I agree this is a pretty important question. Last night, I was reading a FB thread (LOL me) that started with my school district encouraging people to get vaccinated, and that led to an avalanche of anti-mask and anti-vaxx comments. Lots of infuriating nonsense, but one of the comments surprised me in that I was immediately inclined to dismiss it, but it seems defensible:
- People who’ve had COVID previously don’t need to be vaccinated.
I was like “that can’t be true - I recall reading that vaccinations are far more effective than previous infection”. But there’s actually a Cleveland Clinic study that seems to support this idea:
Conclusions Individuals who have had SARS-CoV-2 infection are unlikely to benefit from COVID-19 vaccination, and vaccines can be safely prioritized to those who have not been infected before.
Summary Cumulative incidence of COVID-19 was examined among 52238 employees in an American healthcare system. COVID-19 did not occur in anyone over the five months of the study among 2579 individuals previously infected with COVID-19, including 1359 who did not take the vaccine.
This is a pre-print that has not been peer-reviewed, so maybe it turns out to be wrong. But I very much wanted to counter this anti-vaccine narrative with facts, and I was disappointed that I couldn’t actually find any contrary information.
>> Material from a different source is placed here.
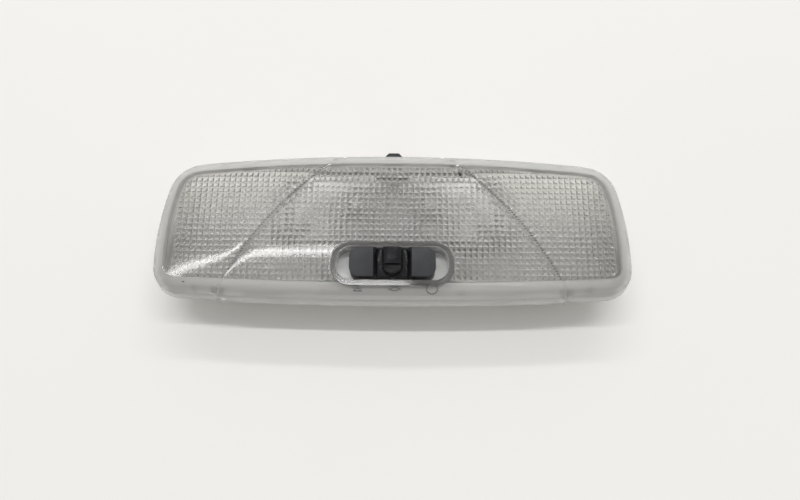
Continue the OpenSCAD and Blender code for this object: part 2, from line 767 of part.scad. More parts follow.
module detent_spring() {
    y = window_y + base_half_d - 1.4;
    tip = slider_y + foot_d / 2 + 0.15;
    color([0.7, 0.71, 0.73]) slab(foot_z - foot_t, foot_z)
        polygon([
            [-12, y], [-12, y - 0.3], [-1.4, y - 0.3], [-0.35, tip], [0.35, tip], [1.4, y - 0.3],
            [12, y - 0.3], [12, y], [0.9, y], [0, y - 0.7], [-0.9, y]
        ]);
}

// A stamped track is a row of straight runs between corner points, all flat on
// the level z
module run(points, z) {
    for (k = [0:len(points) - 2]) {
        p = points[k];
        q = points[k + 1];
        w = track_w / 2;
        box(
            min(p[0], q[0]) - w, max(p[0], q[0]) + w,
            min(p[1], q[1]) - w, max(p[1], q[1]) + w, z, z + track_t
        );
    }
}
module blade(y) {
    z = socket_z0 + socket_h / 2;
    box(pin_x, pin_x + track_t, y - track_w / 2, y + track_w / 2, z - track_t / 2, track_top);
    box(pin_x, pin_x + 9, y - track_w / 2, y + track_w / 2, z - track_t / 2, z + track_t / 2);
}
// The step from the tray floor down to the post of a bulb clip, on the right
module step_down() {
    x = pocket_half_w - wall - 1.6;
    difference() {
        union() {
            run([[x - track_w / 2, bulb_y], [pocket_half_w + 4, bulb_y]], tray_z);
            box(
                x - track_w, x - track_w + track_t, bulb_y - track_w / 2, bulb_y + track_w / 2,
                post_z, track_top
            );
            run([[rivet_x, bulb_y], [x - 1.5 * track_w, bulb_y]], post_z);
            translate([rivet_x, bulb_y]) slab(post_z, post_z + track_t) circle(2.6);
        }
        translate([rivet_x, bulb_y]) slab(post_z - 1, post_z + 2) circle(rivet_r + 0.1);
    }
}
module feed_track() {
    color([0.74, 0.72, 0.67]) {
        step_down();
        run([
            [pocket_half_w + 4, bulb_y], [pocket_half_w + 4, pin_pitch], [bend_x, pin_pitch]
        ], tray_z);
        blade(pin_pitch);
    }
}
module lamp_track() {
    color([0.74, 0.72, 0.67]) {
        mirror([1, 0, 0]) step_down();
        run([
            [-pocket_half_w - 4, bulb_y], [-pocket_half_w - 4, rail_y], [switch_step + 3, rail_y]
        ], tray_z);
    }
}
module door_track() {
    color([0.74, 0.72, 0.67]) {
        run([[bend_x, 0], [pin_x - 5, 0], [pin_x - 5, pad_y], [-0.6, pad_y]], tray_z);
        blade(0);
    }
}
module earth_track() {
    x = pin_x - 1.8;
    y = pad_y - track_w - 1;
    color([0.74, 0.72, 0.67]) {
        run([[bend_x, -pin_pitch], [x, -pin_pitch], [x, y], [-switch_step, y]], tray_z);
        run([[-switch_step - 0.4, y], [-switch_step - 0.4, pad_y]], tray_z);
        run([[-switch_step + 0.4, y], [-switch_step + 0.4, pad_y]], tray_z);
        blade(-pin_pitch);
    }
}

// Bulb clip on the right: a foot, an upright with a hole for the cap and a
// lead-in turned outwards
module bulb_clip() {
    z = post_z + track_t;
    color([0.74, 0.72, 0.67]) difference() {
        translate([0, bulb_y]) rotate([90, 0, 0]) linear_extrude(strip_w, center = true) {
            translate([clip_x, z]) square([rivet_x + 3 - clip_x, clip_t]);
            translate([clip_x, z]) square([clip_t, bulb_z + 4 - z]);
            bar([clip_x + clip_t / 2, bulb_z + 4], [clip_x + 1.6, bulb_z + 6], clip_t);
        }
        translate([0, bulb_y, bulb_z]) rotate([0, 90, 0]) cylinder(r = tip_r, h = bulb_l);
        translate([rivet_x, bulb_y]) slab(z - 1, z + 2) circle(rivet_r + 0.1);
    }
}
module bulb_clip_right() {
    bulb_clip();
}
module bulb_clip_left() {
    mirror([1, 0, 0]) bulb_clip();
}
module clip_rivets() {
    z = post_z + track_t + clip_t;
    color([0.74, 0.72, 0.67]) both_sides() translate([rivet_x, bulb_y]) {
        slab(floor_t + 0.5, z + 0.1) circle(rivet_r);
        slab(z, z + 0.7) circle(1.9);
    }
}

// Turns a profile of [along the bulb, radius] points round the bulb's axis
module turned_on_bulb(points) {
    translate([0, bulb_y, bulb_z]) rotate([0, 90, 0]) rotate_extrude()
        polygon([for (p = points) [p[1], p[0]]]);
}
glass_half = bulb_l / 2 - 8.4;
neck_r = cap_r - 0.5;
neck_end = bulb_l / 2 - 4.6;
module bulb_glass() {
    g = glass_half;
    color([0.95, 0.96, 0.97, 0.35]) turned_on_bulb([
        [-neck_end, 0.4], [-neck_end, neck_r], [-g - 1.4, neck_r],
        [-g - 0.5, glass_r - 0.4], [-g + 0.6, glass_r], [g - 0.6, glass_r],
        [g + 0.5, glass_r - 0.4], [g + 1.4, neck_r], [neck_end, neck_r], [neck_end, 0.4],
        [neck_end - 1, 0.4], [neck_end - 1, neck_r - 0.7], [g + 1, neck_r - 0.7], [g - 0.2, glass_r - 0.7],
        [-g + 0.2, glass_r - 0.7], [-g - 1, neck_r - 0.7],
        [-neck_end + 1, neck_r - 0.7], [-neck_end + 1, 0.4]
    ]);
}
module bulb_cap(side) {
    l = bulb_l / 2;
    points = [
        [neck_end + 0.1, 0], [neck_end + 0.1, neck_r + 0.1],
        [neck_end - 2.4, neck_r + 0.1], [neck_end - 2.4, cap_r],
        [clip_x - 2, cap_r], [clip_x, tip_r - 0.1], [l - 0.4, 1.2], [l, 0.8], [l, 0]
    ];
    color([0.82, 0.82, 0.83]) turned_on_bulb([for (p = points) [side * p[0], p[1]]]);
}
module bulb_cap_left() {
    bulb_cap(-1);
}
module bulb_cap_right() {
    bulb_cap(1);
}
module bulb_filament() {
    color([0.45, 0.45, 0.47]) translate([0, bulb_y, bulb_z]) rotate([0, 90, 0])
        cylinder(r = 0.5, h = 2 * filament_half, center = true);
}
module bulb_leads() {
    color([0.6, 0.6, 0.6]) both_sides()
        translate([filament_half, bulb_y, bulb_z]) rotate([0, 90, 0])
            cylinder(r = 0.25, h = neck_end - filament_half);
}

module retaining_clip() {
    color([0.08, 0.08, 0.09]) difference() {
        across(catch_w) {
            translate(root) difference() {
                circle(curl_r);
                circle(curl_r - catch_t + 0.1);
            }
            difference() {
                bar(root, nose, catch_t);
                translate(root) circle(curl_r - 0.1);
            }
            bar(nose, tail, catch_t);
        }
        // the nose narrows to its tip
        both_sides() translate([0, 0, catch_nose_z - 4]) linear_extrude(8)
            polygon([
                [catch_w / 4, nose[0] + 1], [catch_w / 4, nose[0] + catch_t / 2],
                [catch_w / 2, nose[0] - 1.8], [catch_w, nose[0] - 1.8], [catch_w, nose[0] + 1]
            ]);
    }
}

lens();
housing();
reflector();
switch_base();
switch_slider();
slider_wiper();
detent_spring();
base_screws();
feed_track();
lamp_track();
door_track();
earth_track();
bulb_clip_left();
bulb_clip_right();
clip_rivets();
bulb_glass();
bulb_cap_left();
bulb_cap_right();
bulb_filament();
bulb_leads();
retaining_clip();
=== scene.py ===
# %% [markdown]
# # A car dome light, step by step
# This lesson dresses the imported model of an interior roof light: a long clear
# lens with prisms on its inside, a black slide switch and a spring clip. The
# solids give every place and size. Blender adds what light does with them.

import json
import math

import bpy
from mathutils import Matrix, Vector

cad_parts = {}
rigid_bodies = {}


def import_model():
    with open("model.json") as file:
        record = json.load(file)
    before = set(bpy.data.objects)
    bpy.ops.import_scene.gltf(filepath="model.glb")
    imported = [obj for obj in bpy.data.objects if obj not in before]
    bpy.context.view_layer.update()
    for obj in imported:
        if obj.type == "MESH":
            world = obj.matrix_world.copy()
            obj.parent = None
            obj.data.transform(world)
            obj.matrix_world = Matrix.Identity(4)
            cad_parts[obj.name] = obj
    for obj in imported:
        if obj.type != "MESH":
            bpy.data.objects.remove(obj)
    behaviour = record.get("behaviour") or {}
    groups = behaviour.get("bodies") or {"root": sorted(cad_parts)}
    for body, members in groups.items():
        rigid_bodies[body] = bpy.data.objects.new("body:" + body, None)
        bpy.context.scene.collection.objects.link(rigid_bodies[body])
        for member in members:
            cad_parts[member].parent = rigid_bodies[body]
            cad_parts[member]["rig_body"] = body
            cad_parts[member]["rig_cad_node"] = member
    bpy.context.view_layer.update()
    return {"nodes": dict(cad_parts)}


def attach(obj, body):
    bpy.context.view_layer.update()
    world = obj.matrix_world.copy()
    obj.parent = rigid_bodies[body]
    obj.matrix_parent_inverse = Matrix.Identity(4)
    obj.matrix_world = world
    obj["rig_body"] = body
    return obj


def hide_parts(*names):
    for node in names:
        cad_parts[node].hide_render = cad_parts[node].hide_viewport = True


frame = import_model()
nodes = frame["nodes"]
MM = 0.001
print("pieces in the frame:", len(nodes))

# %% [markdown]
# ## Camera
# The lamp was seen from 26 cm above its lens, tipped 17 degrees toward the
# edge with the symbols. A short lens that near makes the far edge look
# narrower, so distance and tilt come first and the focal length follows.

# %% Camera
AIM = Vector((3.0, -12.2, 32.0)) * MM
DISTANCE = 258 * MM
ELEVATION = math.radians(73)
ROLL = math.radians(0.4)
place = AIM + DISTANCE * Vector((0, -math.cos(ELEVATION), math.sin(ELEVATION)))
bpy.ops.object.camera_add(location=place)
camera = bpy.context.object
camera.rotation_euler = (AIM - place).to_track_quat("-Z", "Y").to_euler()
camera.rotation_euler.rotate_axis("Z", ROLL)
camera.data.lens = 28.8
camera.data.sensor_width = 36
camera.data.clip_start = 0.01
bpy.context.scene.camera = camera
print("camera at", [round(v, 3) for v in place])

# %% [markdown]
# ## Light
# Three long lamps hang over the far side of the table, each with its long side
# along X. The shadow under the front edge has two steps, so two of them light
# the scene, one 16 degrees off the vertical and one 40. The third is a thin
# tube that only shows as a mirror image on the left half of the lens.


# %% Lamps
def long_lamp(name, at, size, power):
    bpy.ops.object.light_add(type="AREA", location=at)
    lamp = bpy.context.object
    lamp.name = name
    lamp.data.shape = "RECTANGLE"
    lamp.data.size, lamp.data.size_y = size
    lamp.data.energy = power
    lamp.rotation_euler = (-math.atan2(at[1], at[2]), 0, 0)
    return lamp


near_lamp = long_lamp("near_lamp", (0.10, 0.84, 3.0), (3.4, 0.10), 41.0)
far_lamp = long_lamp("far_lamp", (0.10, 2.54, 3.0), (3.6, 0.18), 30.0)
tube_lamp = long_lamp("tube_lamp", (-0.60, 0.313, 1.45), (1.25, 0.038), 1.45)
near_lamp.visible_glossy = near_lamp.visible_transmission = False
far_lamp.visible_transmission = False
tube_lamp.visible_diffuse = tube_lamp.visible_transmission = False

# %% [markdown]
# The prisms of a real lens scatter the lamps' light sideways, also onto the
# wall under its far edge. A path tracer can't follow that in a short time, so
# a soft fill from the viewer's side does the same. Light linking keeps it to
# the inside of the tray, the reflector and what stands in them.

# %% Fill for the inside
fill_lamp = long_lamp("fill_lamp", (0.0, -1.25, 0.75), (1.4, 0.7), 48.0)
fill_lamp.visible_glossy = fill_lamp.visible_transmission = False
inside = bpy.data.collections.new("lit_by_the_fill")
fill_lamp.light_linking.receiver_collection = inside

# %% [markdown]
# The world is a pale room that is lighter on the far side, so the shadow in
# front of the lamp keeps its depth. The slow change also lets the renderer aim
# rays at the room, and those pass the clear lens.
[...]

In the absence of competing data, how would you counter the following argument?
“Vaccine requirements are unfair/inappropriate for previously-infected individuals, because there’s no detectable reinfection risk for those individuals. Therefore, employers/schools/cruises/etc. should not be allowed to discriminate against unvaccinated individuals who previously tested positive for COVID.”
There’s no prospective RCTs for previous covid infection.
Pretty much every serious health org is saying people should get the vaccine even if they’ve had COVID. I’d be cautious about relying too much on one study that says otherwise.
I mean, I’m not “relying” on it; I believe the same thing (that everyone should get it) and want both my kids’ school district and my employer school to mandate the vaccine. But I feel like this is an example of a very large gray area where there’s a legitimate question with very little empirical evidence pointing towards the “vaccinate everyone” point of view, and that legitimate question could be either asked in good faith or used by anti-vaxxers in a “throwing spaghetti against the wall” effort.
I’d want to know they actually got sick from covid, not just tested positive. Which is hard to quantify of course. Also it gives anit-vaxxers another way to lie about it. I suspect these are the policy reasons why the vaxx is pushed for everyone. But I do think it’s a fair question to ask if a person who previously got sick really needs the vaxx.